From Mother Tongue - English & How It Got That Way by Bill Bryson:

 

In Sarajevo, Yugoslavia, a largely Muslim city seemingly as remote from English-speaking culture as any place in Europe, you can find graffiti saying HEAVY METAL IS LAW! and HOOLIGAN KINGS OF THE NORTH! In the Europa Hotel in the same city, you will find this message on every door: "Guests should announce the abandonment of theirs rooms before 12 o'clock, emptying the room at the latest until 14 o'clock, for the use .of the room before 5 at the arrival or after the 16 o'clock at the departure, will be billed as one night more." Is that clear? In Yugoslavia they speak five languages.

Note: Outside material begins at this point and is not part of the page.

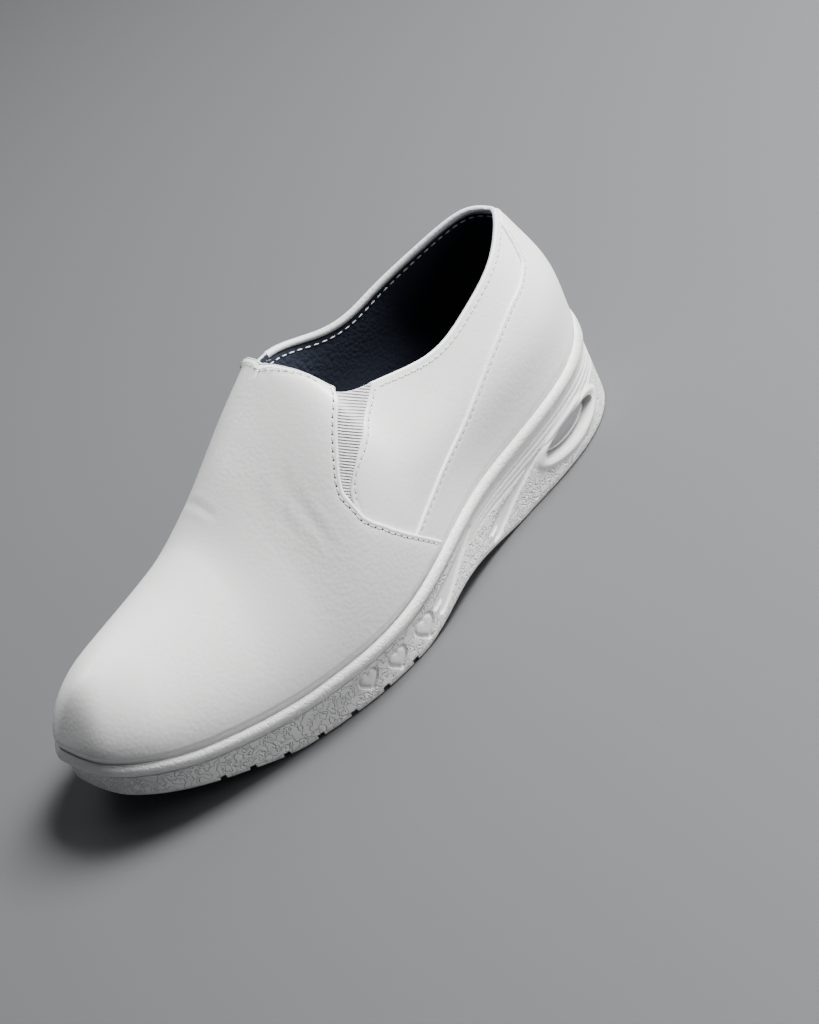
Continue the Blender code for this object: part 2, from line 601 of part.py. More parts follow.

In not one of them does the word stop exist, yet every stop sign in the country says just that.

 

I bring this up here to make the somewhat obvious observation that English is the most global of languages. Products are deemed to be more exciting if they carry English messages even when, as often happens, the messages don't make a lot of sense. I have before me a Japanese eraser, which says: "Mr. Friendly Quality Eraser. Mr. Friendly Arrived!! He always stay near you, and steals in your mind to lead you a good situation." On the bottom of the eraser is a further message: "We are ecologically minded. This package will self-destruct in Mother Earth." It is a product that was made in Japan solely for Japanese consumers, yet there is not a word of Japanese on it.

 

Coke cans in Japan come with the slogan I FEEL COKE & SOUND SPECIAL. A correspondent of The Economist spotted a T-shirt in Tokyo that said: O.D. ON BOURGEOISIE MILK BOY MILK. A shopping bag carried a picture of dancing elephants above the legend: ELEPHANT FAMILY ARE HAPPY WITH US. THEIR HUMMING MAKES US FEEL HAPPY. Some of these items betray a distinct, and yet somehow comforting, lack of geographical precision. A shopping bag showing yachts on a blue sea had the message SWITZERLAND: SEASIDE CITY. A range of products manufactured by a company called Cream Soda all used to bear the splendidly vacuous message "Too fast to live, too young to happy." Then some spoilsport informed the company of its error and the second half of the message was changed to "too young to die." What is perhaps most worrying is that these meaningless phrases on clothing are invading the English-speaking world. I recently saw in a London store a jacket with bold lettering that said: RODEO-l00% BOYS FOR ATOMIC ATLAS. The jacket was made in Britain. Who by? Who for?

 

So how many people in the world speak English? That's hard to say. We're not even sure how many native speakers there are. Different authorities put the number of people who speak English as a first language at anywhere between 300 million and 400 million. That may seem sloppily imprecise, but there are some sound reasons for the vagueness. In the first place, it is not simply a matter of taking all the English-speaking countries in the world and adding up their populations. America alone has forty million people who don't speak English-about the same as the number of people in England who do speak English. Then there is the even thornier problem of deciding whether a person is speaking English or something that is like English but is really a quite separate language. This is especially true of the many English-based creoles in the world, such as Krio, spoken in Sierra Leone, and Neo-Melanesian (sometimes called Tok Pisin), spoken in Papua New Guinea. According to Dr. Loreto Todd of Leeds University in England, the world has sixty-one such creoles spoken by up to zoo million people-enough to make the number of English speakers soar, if you consider them English speakers.

 

A second and rather harsher problem is deciding whether a person speaks English or simply thinks he speaks it. I have before me a brochure from the Italian city of Urbino, which contains a dozen pages of the most gloriously baroque and impenetrable English prose, lavishly garnished with misspellings, unexpected hyphenations, and twisted grammar. A brief extract: "The integrity and thus the vitality of Urbino is no chance, but a conservation due to the factors constituted in all probability by the approximate framework of the unity of the country, the difficulty od [sic] communications, the very concentric pattern of hill sistems or the remoteness from hi-ghly developed areas, the force of the original design proposed in its construction, with the means at the disposal of the new sciences of the Renaissance, as an ideal city even." It goes on like that for a dozen pages. There is scarcely a sentence that makes even momentary sense. I daresay that if all the people in Italy who speak English were asked to put up their hands, this author's arms would be one of the first to fly up, but whether he can fairly be said to speak English is, to put it charitably, moot.